Grandfather rights - when something changes, but anything pre-existing before the change aren't carried over. People who had a driving licence before a certain time could drive lorries on their existing licence, the change wasn't retroactive.

In this context - grandfathered pricing means those items that were put onto Shapeways before October 2018 are immune from the price rises that were due to take effect next week while they work out what the correct pricing should be.
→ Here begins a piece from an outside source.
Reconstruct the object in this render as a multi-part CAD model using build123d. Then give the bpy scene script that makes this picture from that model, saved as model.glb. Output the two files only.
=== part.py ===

There's a separate question about those items which were uploaded onto Shapeways after October 2018, which were subjected to the new pricing immediately, and are therefore (by Shapeways own admission) now priced wrongly.

Your diesel brake tender sounds like it's probably an older model, as that pricing sounds about right, by all accounts the 'new' pricing is far higher.

Snowwolflair

Shapeways are either not talking to me now or they have realised and finally grasped the problem and have gone silent until they have an answer.

My last message to them sums up the problem.

The algorithm fault is in the way it calculates the z-axis and I therefore assume material volume.

Can I encourage anyone else inclined to do so to ask them the same question.

QuoteThis does not make sense.

If it's a z-axis fault why does it affect old designs and not new ones.   Pricing for both old and new start with the same dimensioning data and are being priced by the same algorithm.

Does the algorithm have a date element in its calculation otherwise the algorithm is ignorant to the origin date of the model and will calculate a price based on the same data sets and algorithm.

You have acknowledged the algorithm has a fault (z-axis fault) and it will have had a z-axis problem when it's been calculating new designs since it was implemented.

If you cannot grasp this pass me on to someone who can grasp this concept.  You have a problem with pricing.

I'm an engineer with a manufacturing background, I suspect you are not and therefore cannot grasp the problem.